API Connection Best Practices for Resilient Shopify Stores

The Shopify Admin API ships a new version every quarter. The oldest of the four supported versions sunsets on a fixed schedule.

12 min read · 29 September 2025

API Connection Best Practices for Resilient Shopify Stores

What this covers

API Connection Best Practices for Resilient Shopify Stores
The Deprecation Cliff: Why "Set and Forget" Breaks Every Shopify Stack
The API Contract Resilience Framework
Phase 1: The 30-Day Connection Audit (Days 1-30)
Phase 2: Install the Four Disciplines (Days 31-90)

API Connection Best Practices for Resilient Shopify Stores

The Shopify Admin API ships a new version every quarter. The oldest of the four supported versions sunsets on a fixed schedule. The REST Admin API became legacy on October 1, 2024, and starting April 1, 2025 every new app must use GraphQL, per the Shopify API limits reference docs. Any connector built on a "we built it once" posture is roughly twelve months from a silent break.

That is not a hypothetical risk. Shopify's hub assessment of stores at the $1M-$10M revenue band finds that 88% have poor connection architecture and data flow management. Most operators do not discover this until a webhook quietly stops firing on a Friday night, fulfilment sync drifts by 12% during a sale event, or a field rename in the admin breaks downstream Klaviyo segmentation. By then the damage is already in the dashboards.

This piece outlines the four disciplines that keep your connection layer above 99% reliability, the audit that finds your current exposure in 30 days, and the quarterly cadence that stops the rot from coming back.

The Deprecation Cliff: Why "Set and Forget" Breaks Every Shopify Stack

Walk through what most $2M-$5M Shopify stores actually have running between Shopify and the rest of the stack. A few official app connectors. Two or three Zaps. A Make scenario somebody built last spring. A custom webhook script a contractor wrote three years ago, last touched when the contractor still had access to the repo. None of it is monitored. Half of it is on an API version that no longer exists.

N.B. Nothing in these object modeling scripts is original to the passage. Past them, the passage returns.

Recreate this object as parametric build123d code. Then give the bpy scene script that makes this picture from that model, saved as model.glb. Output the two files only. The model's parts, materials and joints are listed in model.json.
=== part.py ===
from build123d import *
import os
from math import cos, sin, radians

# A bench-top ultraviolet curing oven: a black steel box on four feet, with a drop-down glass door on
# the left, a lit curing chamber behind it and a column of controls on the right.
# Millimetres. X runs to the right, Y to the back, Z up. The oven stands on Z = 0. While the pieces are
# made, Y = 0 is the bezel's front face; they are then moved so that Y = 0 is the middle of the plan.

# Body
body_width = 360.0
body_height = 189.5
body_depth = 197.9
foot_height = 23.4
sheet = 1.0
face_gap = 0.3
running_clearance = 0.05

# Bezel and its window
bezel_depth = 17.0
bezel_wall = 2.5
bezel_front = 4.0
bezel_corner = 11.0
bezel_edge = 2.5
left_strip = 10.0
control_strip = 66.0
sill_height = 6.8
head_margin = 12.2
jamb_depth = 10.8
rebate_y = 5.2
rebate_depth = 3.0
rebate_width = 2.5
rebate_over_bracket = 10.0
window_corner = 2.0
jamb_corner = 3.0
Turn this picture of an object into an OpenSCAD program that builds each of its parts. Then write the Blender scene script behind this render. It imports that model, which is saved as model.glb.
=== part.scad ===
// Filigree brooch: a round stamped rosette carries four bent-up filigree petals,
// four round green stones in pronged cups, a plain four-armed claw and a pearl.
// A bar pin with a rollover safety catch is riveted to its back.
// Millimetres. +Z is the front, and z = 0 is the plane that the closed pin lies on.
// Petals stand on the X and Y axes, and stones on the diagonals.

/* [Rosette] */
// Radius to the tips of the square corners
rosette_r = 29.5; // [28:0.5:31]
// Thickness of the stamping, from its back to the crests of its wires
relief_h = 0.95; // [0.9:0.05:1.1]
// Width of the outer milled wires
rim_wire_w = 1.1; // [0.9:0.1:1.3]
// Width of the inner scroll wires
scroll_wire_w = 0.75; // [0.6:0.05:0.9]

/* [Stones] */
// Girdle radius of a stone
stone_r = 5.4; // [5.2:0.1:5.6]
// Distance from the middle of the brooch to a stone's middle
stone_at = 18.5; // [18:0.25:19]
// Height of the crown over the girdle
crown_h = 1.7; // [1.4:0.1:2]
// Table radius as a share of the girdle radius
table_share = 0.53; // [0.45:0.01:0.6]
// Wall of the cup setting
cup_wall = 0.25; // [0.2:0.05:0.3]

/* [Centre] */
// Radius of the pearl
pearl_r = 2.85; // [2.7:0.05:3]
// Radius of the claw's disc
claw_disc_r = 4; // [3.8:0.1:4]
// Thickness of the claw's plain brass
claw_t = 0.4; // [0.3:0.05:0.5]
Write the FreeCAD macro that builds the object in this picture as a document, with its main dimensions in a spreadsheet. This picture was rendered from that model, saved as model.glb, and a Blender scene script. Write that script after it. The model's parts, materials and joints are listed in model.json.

The schedule alone is brutal. Shopify ships four API versions a year and supports the latest four, which means the oldest sunsets every twelve months. Operators who treat their connectors as plumbing rather than living contracts wake up one Tuesday to a 410 Gone response and a fulfilment backlog they cannot explain.

Then there is the rate-limit problem. Shopify's GraphQL Admin API charges by calculated query cost: 50 points per second on standard, 100 on Advanced, up to 500 on Plus. The GraphQL rate limits guide from Shopify Partners is explicit that a query asking for nested order, line item, and customer fields can cost 200 points or more in a single call. A bulk re-sync that fires a hundred of those queries in a minute does not return a clean error. It throttles, drops responses, and resumes when capacity frees up. The connector logs look fine. The data downstream is corrupt.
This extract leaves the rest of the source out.